Now let us consider, $\overrightarrow{a}\times \left( \overrightarrow{a}\times \overrightarrow{c} \right)$. Then we get,
$\overrightarrow{a}\times \left( \overrightarrow{a}\times \overrightarrow{c} \right)=\overrightarrow{a}\times \overrightarrow{b}............\left( 1 \right)$
Using the triple vector product, we get that
$\overrightarrow{a}\times \left( \overrightarrow{a}\times \overrightarrow{c} \right)=\left( \overrightarrow{a}.\overrightarrow{c} \right)\overrightarrow{a}-\left( \overrightarrow{a}.\overrightarrow{a} \right)\overrightarrow{c}$
Now using the formula for dot product and as $\overrightarrow{a}.\overrightarrow{c}=3$, we get
$\begin{align}
  & \Rightarrow \overrightarrow{a}\times \left( \overrightarrow{a}\times \overrightarrow{c} \right)=3\overrightarrow{a}-\left( 1\left( 1 \right)+1\left( 1 \right)+1\left( 1 \right) \right)\overrightarrow{c} \\
 & \Rightarrow \overrightarrow{a}\times \left( \overrightarrow{a}\times \overrightarrow{c} \right)=3\overrightarrow{a}-3\overrightarrow{c}..............\left( 2 \right) \\
\end{align}$
Now let us find the value of $\overrightarrow{a}\times \overrightarrow{b}$.

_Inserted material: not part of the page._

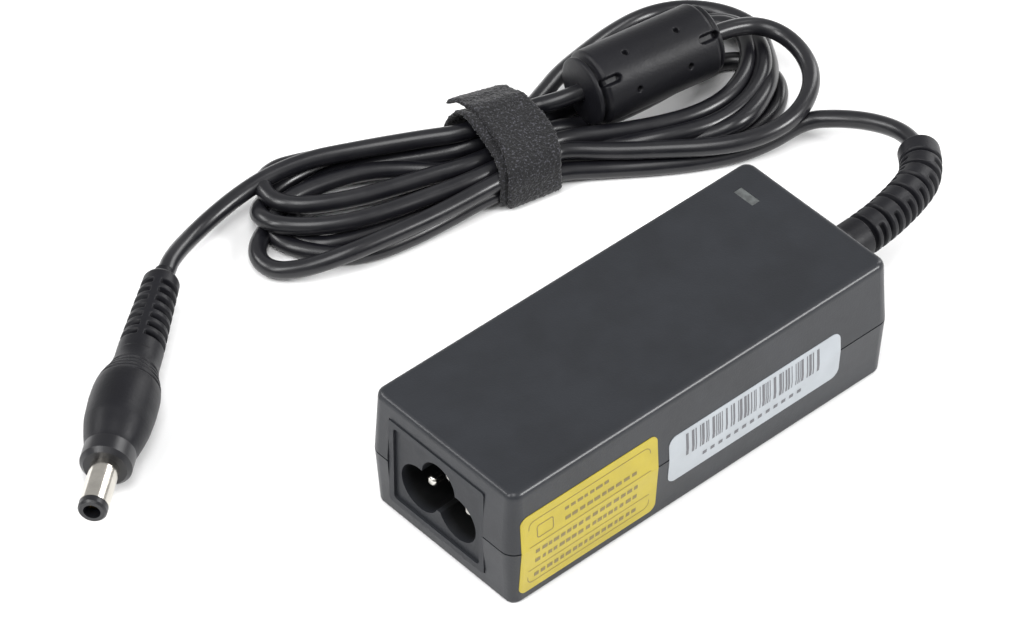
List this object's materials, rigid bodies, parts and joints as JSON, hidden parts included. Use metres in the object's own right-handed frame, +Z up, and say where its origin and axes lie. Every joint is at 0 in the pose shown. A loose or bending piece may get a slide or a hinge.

Using the formula for cross product we get,
$\begin{align}
  & \Rightarrow \left( \overrightarrow{a}\times \overrightarrow{b} \right)=\left| \begin{matrix}
   {\hat{i}} & {\hat{j}} & {\hat{k}} \\
   1 & 1 & 1 \\
   0 & 1 & -1 \\
\end{matrix} \right| \\
 & \Rightarrow \left( \overrightarrow{a}\times \overrightarrow{b} \right)=\left| \begin{matrix}
   1 & 1 \\
   1 & -1 \\
\end{matrix} \right|\hat{i}-\left| \begin{matrix}
   1 & 1 \\
   0 & -1 \\
\end{matrix} \right|\hat{j}+\left| \begin{matrix}
   1 & 1 \\
   0 & 1 \\
\end{matrix} \right|\hat{k} \\
 & \Rightarrow \left( \overrightarrow{a}\times \overrightarrow{b} \right)=\left( -1-1 \right)\hat{i}-\left( -1-0 \right)\hat{j}+\left( 1-0 \right)\hat{k} \\
 & \Rightarrow \left( \overrightarrow{a}\times \overrightarrow{b} \right)=-2\hat{i}+\hat{j}+\hat{k}..............\left( 3 \right) \\
\end{align}$
Using equations (2) and (3) and substituting them in equation (1), we get
$\Rightarrow 3\overrightarrow{a}-3\overrightarrow{c}=-2\hat{i}+\hat{j}+\hat{k}$
Now, let us substitute the vector $\overrightarrow{a}$ in it, then we get
$\begin{align}
  & \Rightarrow 3\left( \hat{i}+\hat{j}+\hat{k} \right)-3\overrightarrow{c}=-2\hat{i}+\hat{j}+\hat{k} \\
 & \Rightarrow 3\hat{i}+3\hat{j}+3\hat{k}-3\overrightarrow{c}=-2\hat{i}+\hat{j}+\hat{k} \\
 & \Rightarrow 3\overrightarrow{c}=3\hat{i}+3\hat{j}+3\hat{k}-\left( -2\hat{i}+\hat{j}+\hat{k} \right) \\
 & \Rightarrow 3\overrightarrow{c}=3\hat{i}+3\hat{j}+3\hat{k}+2\hat{i}-\hat{j}-\hat{k} \\
 & \Rightarrow 3\overrightarrow{c}=5\hat{i}+2\hat{j}+2\hat{k} \\
 & \Rightarrow \overrightarrow{c}=\dfrac{5}{3}\hat{i}+\dfrac{2}{3}\hat{j}+\dfrac{2}{3}\hat{k} \\
\end{align}$
So, we get that the vector $\overrightarrow{c}$ is $\dfrac{5}{3}\hat{i}+\dfrac{2}{3}\hat{j}+\dfrac{2}{3}\hat{k}$.

Hence, answer is $\dfrac{5}{3}\hat{i}+\dfrac{2}{3}\hat{j}+\dfrac{2}{3}\hat{k}$.

Note: There is possibility of making a mistake while taking the vector triple product as $\overrightarrow{a}\times \left( \overrightarrow{b}\times \overrightarrow{c} \right)=\left( \overrightarrow{a}.\overrightarrow{c} \right)\overrightarrow{b}-\left( \overrightarrow{b}.\overrightarrow{c} \right)\overrightarrow{a}$ which is actually the formula for $\left( \overrightarrow{a}\times \overrightarrow{b} \right)\times \overrightarrow{c}$. So, one needs to be careful while applying the vector triple product while solving the problem.